* **YOUR GOAL**
Wherever "saved" appears in a line, list that line.

Dataset entries:

begin

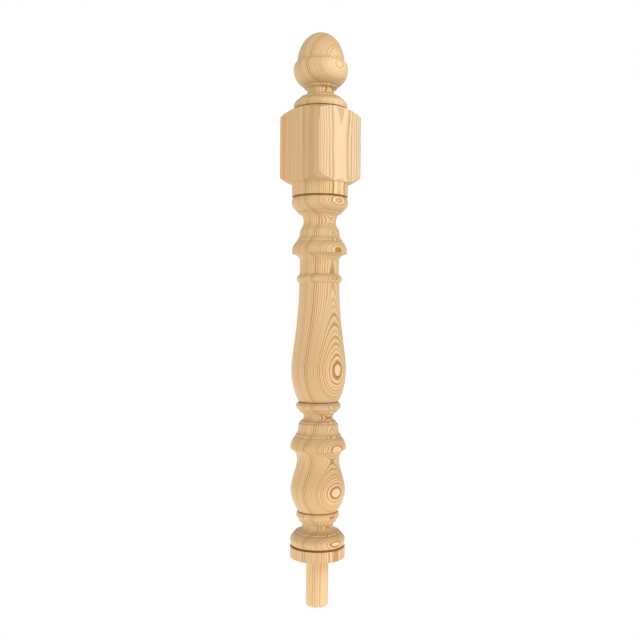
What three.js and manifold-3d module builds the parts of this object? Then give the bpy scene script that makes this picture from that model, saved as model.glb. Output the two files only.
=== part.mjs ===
// Newel post for a staircase, turned from one square blank of pine.
//
// The post stands along +Z. Its origin is on the axis, in the plane of the seat: the underside
// of the base disc, which rests on the newel base while the spigot below it is glued into a
// hole there. The square block keeps the full section of the blank, with its faces square to
// X and Y. Sizes are in millimetres, and diameters are as a pair of calipers would read them.

import * as THREE from 'three';
import { mergeVertices } from 'three/addons/utils/BufferGeometryUtils.js';
import Module from 'manifold-3d';

// Blank and block
const BLOCK_WIDTH = 90;
const BLOCK_HEIGHT = 92.6;
const BLOCK_ARRIS = 1.2;
const LOWER_SHOULDER_HEIGHT = 12;
const UPPER_SHOULDER_HEIGHT = 10.8;
const LOWER_SHOULDER_SHARE = 0.34;
const UPPER_SHOULDER_SHARE = 0.24;

// Spigot and base disc
const SPIGOT_DIAMETER = 35;
const SPIGOT_LENGTH = 76.5;
const SPIGOT_TIP_DIAMETER = 34;
const SPIGOT_TIP_LENGTH = 9;
const SPIGOT_CHAMFER = 1.5;
const DISC_DIAMETER = 86;
const DISC_HEIGHT = 16.5;
const DISC_QUIRK_DIAMETER = 77;
const DISC_QUIRK_HEIGHT = 3;

// Base torus, its fillet and the hollow above it
const BASE_TORUS_FOOT = 83.2;
const BASE_TORUS_DIAMETER = 85.8;
const BASE_TORUS_TOP = 72.8;
const BASE_TORUS_LOWER_HEIGHT = 7.5;
const BASE_TORUS_UPPER_HEIGHT = 10.5;
const BASE_FILLET_DIAMETER = 68.8;
const BASE_FILLET_HEIGHT = 2.6;
const BASE_HOLLOW_DIAMETER = 48.2;
const BASE_HOLLOW_LOWER_HEIGHT = 8.9;
const BASE_HOLLOW_UPPER_HEIGHT = 6.5;

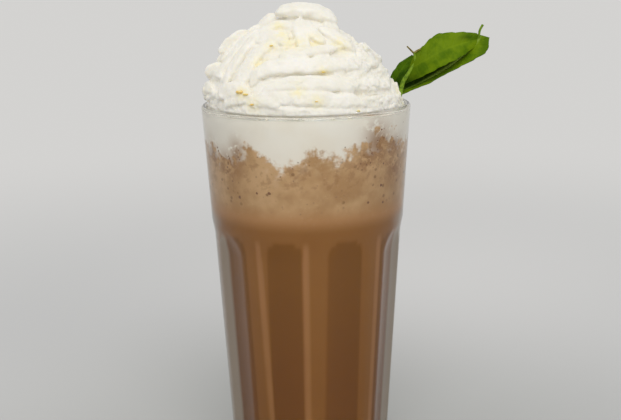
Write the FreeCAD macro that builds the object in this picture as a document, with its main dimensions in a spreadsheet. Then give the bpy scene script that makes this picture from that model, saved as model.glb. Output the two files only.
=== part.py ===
import FreeCAD, Part
import math
import os
import re

import Sketcher

# A tall fluted glass of chocolate mint frappe: drink, froth, a swirl of whipped cream and a mint sprig.
# Millimetres and degrees. The origin is the centre of the foot on the table, +Z is up, and -Y is the front.

SIZES = [
    # The glass. The wall has one taper above the shoulder and another below it.
    ("rim_diameter", 88.0),
    ("glass_height", 165.0),
    ("foot_diameter", 67.3),
    ("shoulder_height", 117.0),
    ("shoulder_diameter", 82.2),
    ("shoulder_drop_height", 6.0),
    ("shoulder_drop", 0.7),
    ("rim_wall", 2.3),
    ("shoulder_wall", 4.4),
    ("floor_wall", 4.6),
    ("floor_thickness", 12.0),
    ("floor_fillet", 6.0),
    ("lip_fillet", 1.1),
    ("foot_fillet", 3.0),
    # The flutes: round-ended hollows, spaced evenly round the outside.
    ("flute_count", 9),
    ("flute_width", 17.5),
    ("flute_depth", 1.6),
    ("flute_top", 113.5),
    ("flute_bottom", 7.0),
    ("flute_phase", 15.0),
    # The levels of the contents.
    ("drink_level", 122.0),
    ("cream_level", 151.0),
    ("seam_depth", 1.6),
    # The piped swirl of cream. Its strand is a ridged tube, coiled to a smaller radius as it climbs.
    ("strand_radius", 9.6),
    ("strand_ridges", 9),
    ("ridge_depth", 1.1),
    ("swirl_turns", 2.9),
    ("swirl_pitch", 11.6),
    ("swirl_start", 3.4),
    ("swirl_top_ring", 5.0),
    ("swirl_fullness", 1.15),
    ("swirl_offset", 3.3),
    ("rim_overhang", 1.2),
    ("lip_clearance", 0.3),
    ("cap_radius", 14.5),
    ("cap_thickness", 10.0),
    ("cap_height", 35.4),
    ("unevenness", 0.7),
    # The mint sprig. Its stem leaves the cream beside the rim, this far behind the middle of the glass.
    ("sprig_depth", 5.0),
    ("sprig_scale", 1.0),
    ("leaf_thickness", 0.6),
    ("stem_foot_diameter", 2.6),
    ("stem_tip_diameter", 0.9),
    ("stalk_diameter", 1.1),
]

# Where the froth rises into the cream or sinks below it, at the wall: azimuth from the front, change of
# height, and half width of the wave in degrees.
FROTH_WAVES = [
    (-56.0, -4.4, 15.0),
    (-34.0, 3.8, 7.0),
    (-14.0, -6.4, 9.0),
    (54.0, 11.0, 21.0),
    (105.0, -3.5, 18.0),
    (150.0, 4.0, 16.0),
    (-160.0, -3.0, 20.0),
    (-110.0, 3.5, 18.0),
]

# The mint, from the point where its stem passes over the lip: +X outwards, +Y backwards, +Z up. Each blade
# runs from the stem to its far end between a lower and an upper edge, and bends along a line between them.
STEM_LINE = [
    (-5.0, 0.0, -3.0),
    (-2.4, 0.0, 1.0),
    (-1.3, 1.0, 4.2),
    (-0.2, 1.5, 7.8),
    (2.1, 1.5, 11.5),
    (4.5, 2.0, 15.8),
    (4.2, 2.0, 20.0),
]
BLADES = {
    "back": {
        "lower": [
            (-1.6, 1.6, 1.9),
            (8.6, 2.0, 5.8),
            (21.4, 1.2, 12.6),
            (34.3, 2.0, 19.3),
            (36.6, 5.0, 25.4),
        ],
        "bend": [
            (-1.4, 2.2, 2.6),
            (8.3, 5.0, 6.8),
            (20.5, 5.0, 13.6),
            (30.2, 5.0, 22.4),
            (33.3, 5.6, 26.4),
        ],
        "upper": [
            (-1.2, 2.8, 3.3),
            (6.0, 7.0, 12.0),
            (14.0, 8.0, 20.0),
            (22.0, 7.2, 25.0),
            (30.0, 6.2, 27.4),
        ],
    },
    "front": {
        "lower": [
            (-0.6, 1.6, 6.1),
            (7.7, -0.3, 9.9),
            (16.4, -0.8, 14.3),
            (24.0, 0.8, 17.8),
            (31.2, 5.2, 22.2),
        ],
        "bend": [
            (1.9, 1.9, 12.7),
            (9.0, 0.6, 16.6),
            (16.6, 1.4, 20.6),
            (24.0, 3.4, 23.0),
            (31.2, 5.3, 24.8),
        ],
        "upper": [
            (4.4, 2.2, 19.3),
            (7.9, 4.0, 22.0),
            (14.0, 5.3, 27.0),
            (23.4, 5.8, 27.9),
            (31.2, 5.4, 27.4),
        ],
    },
    "side": {
        "lower": [
            (-3.3, 3.6, 4.0),
            (-6.6, 6.0, 5.8),
            (-4.4, 7.0, 10.5),
            (-1.2, 6.6, 15.2),
            (3.6, 3.4, 18.6),
        ],
        "bend": [
            (-2.6, 2.4, 4.2),
            (-3.6, 4.0, 7.0),
            (-1.6, 4.6, 11.0),
            (1.2, 4.4, 15.0),
            (4.0, 2.8, 18.4),
        ],
        "upper": [
            (-1.9, 1.2, 4.4),
            (-0.8, 2.0, 7.8),
            (1.6, 2.2, 11.6),
            (3.6, 2.4, 15.2),
            (4.4, 2.2, 18.2),
        ],
    },
}
STALK_LINE = [(32.2, 5.5, 25.2), (32.4, 5.3, 28.4), (33.6, 5.0, 31.2)]

SHEET = "Sizes"

# How close two lengths must be to count as the same one, and two volumes as a share of each other.
SAME_LENGTH = 1e-4
SAME_VOLUME = 0.02

# How far the blocks that part the contents reach beyond them, sideways and down, and the steps along each
# side of the wavy one.
BLOCK_MARGIN = 2.0
BLOCK_DEPTH = 20.0
WAVE_STEPS = 44

# The cream's surface: points round each ring, rings from the seam to the top, and the last ring's radius.
SWIRL_COLUMNS = 64
SWIRL_ROWS = 48
SWIRL_TOP_RADIUS = 1.5
# The turns over which the strand's end tapers off, the turns before its start from which its rings begin to
# lean to the side, and how much of that lean the cap shares.
STRAND_TAPER = 0.35
LEAN_START = 0.5
CAP_LEAN = 0.4
# The uneven swells on the cream: waves round it, where they start, and waves from the seam up.
SWELLS = [(3.0, 1.1, 4.0), (5.0, 2.3, 7.0)]

# Points along and round a stem, points along a blade, and points from a blade's bend to either edge.
STEM_ROWS = 14
STEM_SIDES = 8
BLADE_ROWS = 20
HALF_BLADE_COLUMNS = 5


def make_sheet(doc):
    sheet = doc.addObject("Spreadsheet::Sheet", SHEET)
    for row, (name, value) in enumerate(SIZES, start=1):
        sheet.set(f"A{row}", name)
        sheet.set(f"B{row}", str(value))
        sheet.setAlias(f"B{row}", name)
    doc.recompute()
    return sheet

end

* **WRITTEN RESPONSE**
What three.js and manifold-3d module builds the parts of this object? Then give the bpy scene script that makes this picture from that model, saved as model.glb. Output the two files only.
Write the FreeCAD macro that builds the object in this picture as a document, with its main dimensions in a spreadsheet. Then give the bpy scene script that makes this picture from that model, saved as model.glb. Output the two files only.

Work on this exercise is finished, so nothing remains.